If you mean that the particle A is sitting at (0,0) and particle B is somewhere along the curve (x,-cos(x-7)+3) then you can graph it and try to estimate closest distance. It's a bit over 2. You can also use Pythagoras to get an expression for the distance and try to minimize it with calculus. But it will be too complicated to solve with algebra. You'd have to use numerical methods to get an estimate.

thanks. i used the Pythagorean theorem and found the length to be 2.084!

 

[Dick]

thanks. i used the Pythagorean theorem and found the length to be 2.084!

Well, I get something a lot closer to 2.1. I'm not sure what you did. But if you realize you have to estimate the answer that's a start.

 

[HallsofIvy]

Question:

Particle A is resting on the origin.
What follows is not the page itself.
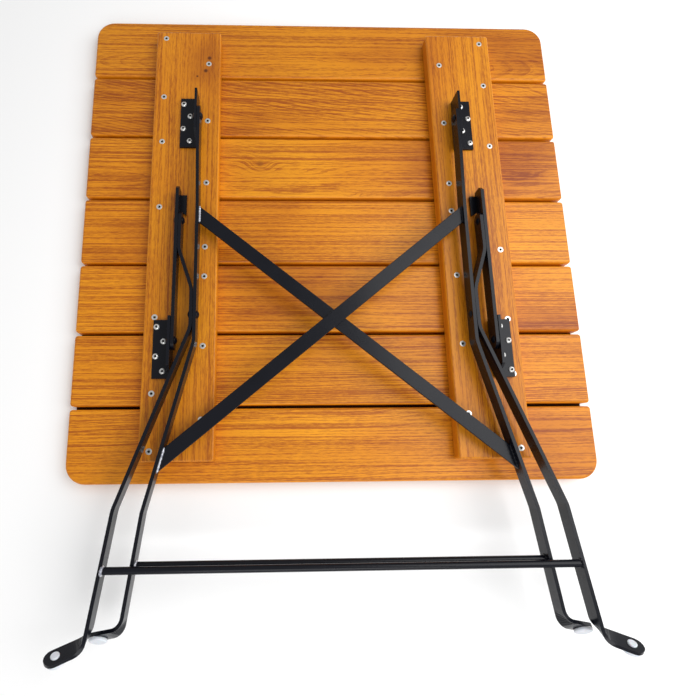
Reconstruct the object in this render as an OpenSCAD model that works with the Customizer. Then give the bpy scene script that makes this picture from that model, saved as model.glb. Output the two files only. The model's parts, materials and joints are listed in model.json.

Particle B travels along the path of f(x)=-cos(x-7)+3. What is the minimum distance that the particles can be apart?


Attempt:

I tried to find the minimum of f(x)=-cos(x-7)+3.

WHY?? You are asked to minimize the distance to the origin, d= \sqrt{x^2+ y^2}= \sqrt{x^2+ f^2(x)}, not y= f(x).

Of course, minimizing the distance will also minimize the square of the distance so you can drop the square root and look at d^2= x^2+ f^2(x)= x^2+ (3- cos(x- 7))^2= x^2+ 9- 6 cos(x- 7)+ cos^2(x- 7).

Differentiate that.

So I found when the derivative is 0:
dy/dx= sin(x-7)
0=sin(x-7)
x=7
So I plugged that into the original equation: f(7)= -cos0+3= -1+3= 2. So the point (7,2) is a possible minimum/maximum.
Using the First Derivative Number Line Test, I found that the point (7,2) is a minimum.

Does that mean that is the point where Particle B is closest to the origin??

Assuming it does, I attempted to find the line connecting (7,2) and the origin, and then to find the length of that curve on the interval x=[0,7]:

y=mx+b
to find m using the 2 points (0,0) and (7,2):
m=(2-0)/(7-0)= 2/7

b is 0 because it does through (0,0)

y=(2/7)x

Length=∫[from 0 to 7] sqrt(1+(dy/dx)^2)dx
dy/dx=2/7
so, Length=∫[from 0 to 7] sqrt(1+(2/7)^2)dx
=∫[from 0 to 7] 1.04 dx
=[1.04x]from 0 to 7
=(using f(b)-f(a)): (1.04*7)-(1.04*0)
=7.28


That was my final answer: when Particle B is closest to the origin/Particle A, it is 7.28 units away.

Is this right? Or on the right path? I don't know.